What caught my eye, because to be quite honest, Britain’s drinking problem really doesn’t hold my interest, was the subhead: “Critics say a minimum alcohol price may not curb binge drinking, so it’s time for something drastic … knitting”.
Yes, dear knitters, Tim’s fourth suggestion to keep drunkenness at bay is knitting!
4. Launch a campaign to encourage binge knitting
Knitting keeps your hands busy and your mind off booze, and its adherents claim it’s as addictive as crack cocaine. It could even become a new form of popular anti-social behaviour among young people, once they’re tired of all that purge drinking. Of course binge knitting may well have serious harmful effects of its own, but it’s going to be a long time before anybody stumps up the funding for a study.
Serious side effects? My dear Tim, you’ve no idea! Binge knitting has some very, very serious side effects. Here’s a few of my own:
Addiction #1 – Yarn P0rn
Immediately upon entering Lovelyarns I am overcome with an unhealthy desire to run my hands over every skein on the wall, in the cubbies and on the shelf. I am helpless to stop myself; must fondle yarn.
Have you fondled seen that 100% Mink (yes, mink) yarn in Lovelyarns? It’s called Mimi by Lotus Yarns. Sue has a sample of a scarf she made…heavenly (sigh)! And, don’t worry, the fibers result from brushing the animals. No minks are harmed to produce this yarn.
In the endless cycle of addiction, #1 leads right to:
Addiction #2 – Compulsive Buying Disorder
Must Buy Yarn! Even Tim admits that knitting is “…as addictive as crack cocaine”. I’m currently working on 3 projects. That should be keeping me busy enough. But, no, I can’t stop thinking about all the yarn Sue bought at TNNA. She says it’s already starting to show up at the shop. I’m going there tomorrow to teach a sock class. While I’m there I could just take a little peek at the new stash. I’m just going to
buy a little look. No purchasing, I swear! Thank God, Lovelyarns offers coupons in the newsletter.
Just how many skeins of sock yarn does one need? Shouldn’t you just knit what you have before buying more? You’ve filled how many plastic tubs with yarn and are heading out the door to buy more?
Yes, you can never have enough yarn. Did you see the recent Lovelyarns Facebook post….YUMM, Sparkles! Must get sparkles.
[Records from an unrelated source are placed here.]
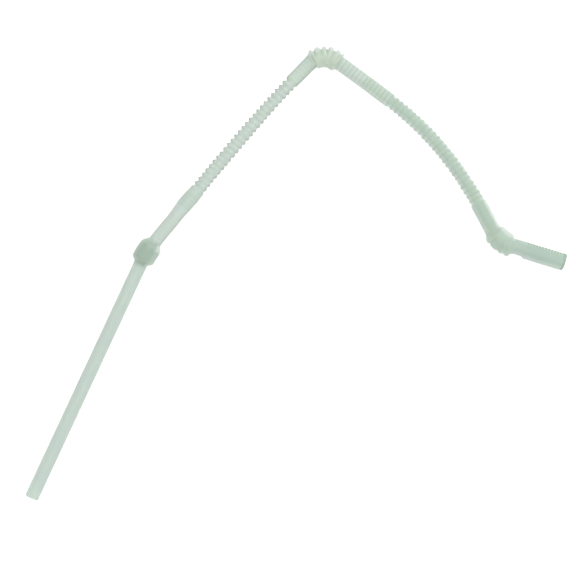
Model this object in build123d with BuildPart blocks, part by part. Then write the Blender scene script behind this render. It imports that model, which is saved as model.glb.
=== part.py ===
from build123d import *
from math import radians
import os

# Flexible drinking straw, about 500 mm long, moulded in one piece and bent by hand into a hook
# It lies flat on its three knuckles, with its centre line in one level plane
# Lengths are in millimetres and angles in degrees, from the lower end to the mouth

# Wall, measured across the tube at its narrowest rings
wall = 0.45

# Leg that stands in the drink
leg_length = 150.0
leg_radius = 4.0
leg_heading = 65.0

# Knuckles, the wide bellows that take the sharp bends
knuckle_crest = 6.75
knuckle_root = 5.5
knuckle_pitch = 2.95

# Lower knuckle, pushed shut, so that only its shoulders show
shut_length = 14.0
shut_shoulder = 2.4
shut_turn = 13.5

# Opened pleats of the two long stretches
pleat_crest = 4.3
pleat_root = 3.4
pleat_pitch = 4.4

# Rising stretch, with a plain swollen tube below its opened pleats
neck_radius = 3.9
swell_radius = 4.65
swell_start = 23.0
swell_ramp = 4.0
rise_bottom = 39.5
rise_pleats = 19
rise_top = 15.0
rise_turn = 4.0

# Elbow, with a knuckle that starts a little way into the bend
elbow_radius = 11.5
elbow_turn = 84.5
elbow_pleats = 6
elbow_lead = 2.3

# Falling stretch, with its first pleats folded shut
fall_top = 40.2
fall_pleats = 18
fall_bottom = 17.5
fall_radius = 4.7
fall_turn = 25.3

# Mouth knuckle and mouthpiece
bend_radius = 17.6
bend_turn = 45.2
bend_pleats = 5
bend_lead = 1.0
mouth_neck_radius = 4.45
mouth_neck_length = 6.5
mouth_step = 1.2
mouth_radius = 5.15
mouth_length = 23.5

# Lengths of the pleated stretches and of the bends
rise_pleated = rise_pleats * pleat_pitch
fall_pleated = fall_pleats * pleat_pitch
elbow_length = elbow_radius * radians(elbow_turn)
bend_length = bend_radius * radians(bend_turn)

# Where each stretch starts, as a distance along the centre line
shut_start = leg_length
rise_start = shut_start + shut_length
swell_top = rise_start + swell_start + swell_ramp
rise_pleats_start = rise_start + rise_bottom
rise_pleats_end = rise_pleats_start + rise_pleated
elbow_start = rise_pleats_end + rise_top
elbow_knuckle = elbow_start + elbow_lead
elbow_knuckle_end = elbow_knuckle + elbow_pleats * knuckle_pitch
fall_start = elbow_start + elbow_length
fall_pleats_start = fall_start + fall_top
fall_pleats_end = fall_pleats_start + fall_pleated
bend_start = fall_pleats_end + fall_bottom
bend_knuckle = bend_start + bend_lead
bend_knuckle_end = bend_knuckle + bend_pleats * knuckle_pitch
bend_end = bend_start + bend_length
step_start = bend_knuckle_end + mouth_neck_length
mouth_start = step_start + mouth_step
mouth_end = mouth_start + mouth_length

# Centre line, as straight runs joined by tangent arcs
with BuildLine() as centre_line:
    leg = PolarLine((0, 0), leg_length, leg_heading)
    shut_bend = JernArc(leg @ 1, leg % 1, shut_length / radians(shut_turn), -shut_turn)
    rise_radius = (elbow_start - rise_start) / radians(rise_turn)
    rise = JernArc(shut_bend @ 1, shut_bend % 1, rise_radius, -rise_turn)
    elbow = JernArc(rise @ 1, rise % 1, elbow_radius, -elbow_turn)
    fall = Line(elbow @ 1, elbow @ 1 + (elbow % 1) * fall_top)
    droop = JernArc(fall @ 1, fall % 1, fall_pleated / radians(fall_turn), -fall_turn)
    drop = Line(droop @ 1, droop @ 1 + (droop % 1) * fall_bottom)
    mouth_bend = JernArc(drop @ 1, drop % 1, bend_radius, bend_turn)
    mouth = Line(mouth_bend @ 1, mouth_bend @ 1 + (mouth_bend % 1) * (mouth_end - bend_end))
path = centre_line.wires()[0]


def across(distance):
    """The plane across the straw at a distance along its centre line."""
    return Plane(path.location_at(distance, position_mode=PositionMode.LENGTH))


def bellows(start, pitch, count, middle, edge):
    """Rings of a pleated stretch after its first edge: the middle and the far edge of each pleat."""
    rings = []
    for pleat in range(count):
        rings.append((start + (pleat + 0.5) * pitch, middle))
        rings.append((start + (pleat + 1) * pitch, edge))
    return rings


def evenly(start, end, count, radius):
    """Rings of one radius that split a curved stretch into equal spans."""
    return [(start + (end - start) * span / count, radius) for span in range(count + 1)]


# Outer skin, where each ring is a distance along the centre line and a radius
outside = [(0, leg_radius), (shut_start, leg_radius)]
outside += [(shut_start + shut_shoulder, knuckle_crest), (rise_start - shut_shoulder, knuckle_crest)]
outside += [(rise_start, neck_radius), (rise_start + swell_start, neck_radius)]
outside += [(swell_top, swell_radius), (rise_pleats_start, pleat_crest)]
outside += bellows(rise_pleats_start, pleat_pitch, rise_pleats, pleat_root, pleat_crest)
outside += [(elbow_knuckle, pleat_crest)]
outside += bellows(elbow_knuckle, knuckle_pitch, elbow_pleats, knuckle_crest, knuckle_root)[:-1]
outside += [(elbow_knuckle_end, pleat_crest), (fall_pleats_start, pleat_crest)]
outside += bellows(fall_pleats_start, pleat_pitch, fall_pleats, pleat_root, pleat_crest)
outside += [(bend_knuckle, fall_radius)]
outside += bellows(bend_knuckle, knuckle_pitch, bend_pleats, knuckle_crest, knuckle_root)[:-1]
outside += [(bend_knuckle_end, mouth_neck_radius), (step_start, mouth_neck_radius)]
outside += [(mouth_start, mouth_radius), (mouth_end, mouth_radius)]

# Bore, smooth inside the pleats and wider inside the knuckles, whose folded skin is two walls thick
leg_bore = leg_radius - wall
pleat_bore = pleat_root - wall
knuckle_bore = knuckle_root - 2 * wall
mouth_neck_bore = mouth_neck_radius - wall
mouth_bore = mouth_radius - wall
inside = [(0, leg_bore), (shut_start, leg_bore), (rise_start, neck_radius - wall)]
inside += evenly(rise_pleats_start, elbow_knuckle, 2, pleat_bore)
inside += evenly(elbow_knuckle, elbow_knuckle_end, 3, knuckle_bore)[1:-1]
inside += [(elbow_knuckle_end, pleat_bore)]
inside += evenly(fall_pleats_start, fall_pleats_end, 5, pleat_bore)
inside += [(bend_knuckle, pleat_bore)]
inside += evenly(bend_knuckle, bend_knuckle_end, 2, knuckle_bore)[1:-1]
inside += [(bend_knuckle_end, mouth_neck_bore), (step_start, mouth_neck_bore)]
inside += [(mouth_start, mouth_bore), (mouth_end, mouth_bore)]

with BuildPart() as straw:
    for distance, radius in outside:
        with BuildSketch(across(distance)):
            Circle(radius)
    loft(ruled=True)
    for distance, radius in inside:
        with BuildSketch(across(distance)):
            Circle(radius)
    loft(ruled=True, mode=Mode.SUBTRACT)

# Origin at the middle of the straw's box, on the surface that it lies on
box = straw.part.bounding_box()
straw.part.move(Location((-box.center().X, -box.center().Y, -box.min.Z)))
straw.part.label = "straw"

os.makedirs("parts", exist_ok=True)
export_step(straw.part, "parts/straw.step")
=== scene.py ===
import math
import random

import bmesh
import bpy
from mathutils import Matrix, Vector


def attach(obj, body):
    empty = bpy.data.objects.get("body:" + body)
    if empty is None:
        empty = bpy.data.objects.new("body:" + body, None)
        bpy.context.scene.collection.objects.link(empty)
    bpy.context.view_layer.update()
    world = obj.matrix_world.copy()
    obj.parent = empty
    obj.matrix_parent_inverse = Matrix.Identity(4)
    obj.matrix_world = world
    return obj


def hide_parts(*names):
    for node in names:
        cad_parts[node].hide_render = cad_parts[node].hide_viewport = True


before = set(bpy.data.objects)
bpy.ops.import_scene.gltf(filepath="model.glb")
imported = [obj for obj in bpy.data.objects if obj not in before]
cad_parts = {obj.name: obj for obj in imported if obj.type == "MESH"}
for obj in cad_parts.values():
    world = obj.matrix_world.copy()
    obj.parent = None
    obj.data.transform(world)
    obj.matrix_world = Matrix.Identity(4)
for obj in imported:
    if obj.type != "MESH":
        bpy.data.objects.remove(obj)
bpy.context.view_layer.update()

# Straw: one long tube of milky low-density polyethylene, blown into mould blocks that form its
# pleats, then bent by hand into a hook. Each stretch is drawn out ring by ring along the centre
# line, outside and bore alike, and welded to the stretch before it. Sizes are in millimetres.
tube = bmesh.new()
tube.verts.layers.float_color.new("tint")
wall = 0.45

# the centre line, as runs of a length and a turn in degrees, from the lower end to the mouth
lower_end = Vector((-153.408, -130.802, 6.75))
heading = 65
elbow_radius, elbow_turn = 11.5, 84.5
mouth_bend_radius, mouth_bend_turn = 17.6, 45.2
route = [
    (150, 0),  # leg
    (14, -13.5),  # lower knuckle
    (138.1, -4),  # rising stretch
    (elbow_radius * math.radians(elbow_turn), -elbow_turn),
    (40.2, 0),  # shut folds at the top of the falling stretch
    (79.2, -25.3),  # its opened pleats
    (17.5, 0),  # its end
    (mouth_bend_radius * math.radians(mouth_bend_turn), mouth_bend_turn),
    (40, 0),  # neck and mouthpiece
]
# how far the tube, bent by hand, strays to the left of that line, at distances along it
strays = [
    (0, 0), (150, 0), (165, -0.3), (172, -0.29), (180, -0.5), (187, -0.32), (192, -0.28),
    (199, -0.57), (205, -0.6), (213, -0.42), (262, -0.38), (272, -0.42), (278, -0.55),
    (284, -0.72), (289, -0.95), (296, -1.2), (302, -1.4), (312, -1.0), (318, -0.55),
    (326, -0.12), (342, 0.1), (426, 0.12), (432, 0.35), (438, 0.48), (446, 0.6),
    (462, 0.6), (467, 0.15), (471, 0.1), (480, 0), (510, 0),
]


def place(distance):
    """The frame across the straw at a distance along it: X runs along the straw and Z points up."""
    spot = Matrix.Translation(lower_end) @ Matrix.Rotation(math.radians(heading), 4, "Z")
    remaining = distance
    for length, turn in route:
        run = min(remaining, length)
        angle = math.radians(turn) * run / length
        if turn:
            bend = length / math.radians(turn)
            step = (bend * math.sin(angle), bend * (1 - math.cos(angle)), 0)
            spot = spot @ Matrix.Translation(step)
            spot = spot @ Matrix.Rotation(angle, 4, "Z")
        else:
            spot = spot @ Matrix.Translation((run, 0, 0))
        remaining -= run
        if remaining <= 0:
            break
    for (before, near), (after, far) in zip(strays, strays[1:]):
        if before <= distance < after:
            stray = near + (far - near) * (distance - before) / (after - before)
            spot = spot @ Matrix.Translation((0, stray, 0))
    return spot


def linear(colour):
    """The linear colour of an sRGB hex value."""
    parts = [int(colour[at:at + 2], 16) / 255 for at in (1, 3, 5)]
    parts = [part / 12.92 if part <= 0.04045 else ((part + 0.055) / 1.055) ** 2.4 for part in parts]
    return parts + [1]


# how many sides the round tube has, and how its two edges are tinted as it is seen from above:
# a pale edge, part stretched wall and part painted light, sets in at one share of the half width,
# a dark one, a painted shade, further out, and both blend in
round_sides = 40
pale_edge, painted_shade_edge, edge_blend = 0.45, 0.62, 0.28
pale_wall_and_painted_light = linear("#f4fdf8")


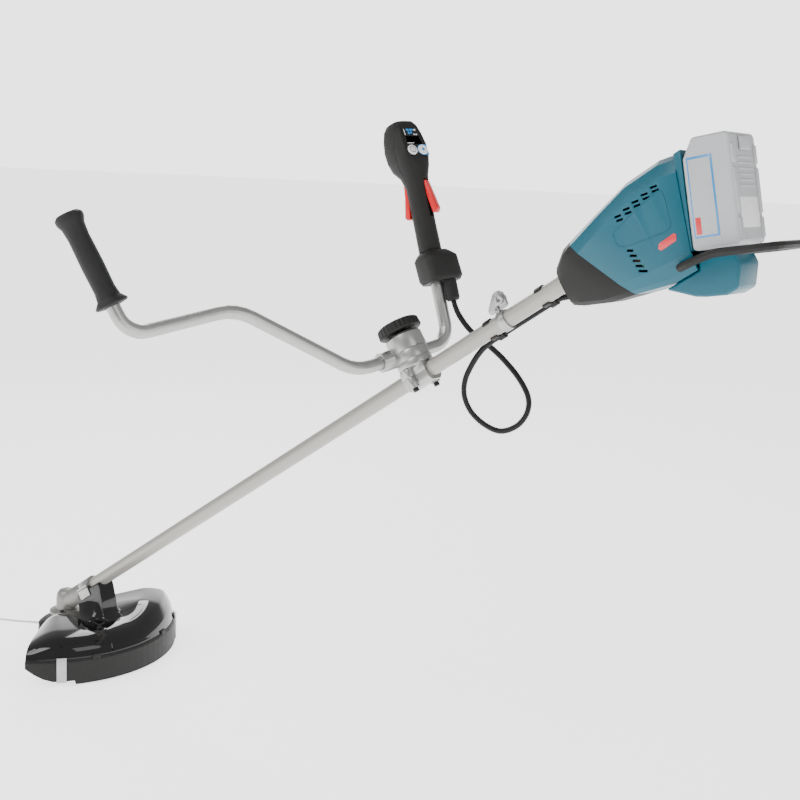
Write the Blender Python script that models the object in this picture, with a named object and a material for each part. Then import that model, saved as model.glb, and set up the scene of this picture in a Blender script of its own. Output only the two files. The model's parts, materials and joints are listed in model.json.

Elinor recently blogged about some features on Ravelry, one of which is the Queue. She mentioned that “…some people…use their queue as a dumping ground for every pattern they’ve ever liked…”.
Yup, that pretty much describes me. But, I am incapable of employing her helpful tips on how to curb that compulsion and take control by restoring initiating some order. And, I ask you, is a queue of 654 items really that unreasonable?
Obviously, Tim never heard of this (recent) time-honored tradition. There are Stitch-n-Bitches and there are Sip-n-Bitches. We knitters are a crafty lot. We can easily imbibe and never even drop a stitch (much). We’re multi-talented and are capable of multi-tasking. No help here for the anti-binge drinking cause.
I’m sure there’s a 12 Step program that could help curb binge knitting, but I really, really don’t want to be cured. I embrace my addiction, because I can control it.
Ooooh, look, UPS is making a delivery to Lovelyarns. Gotta go.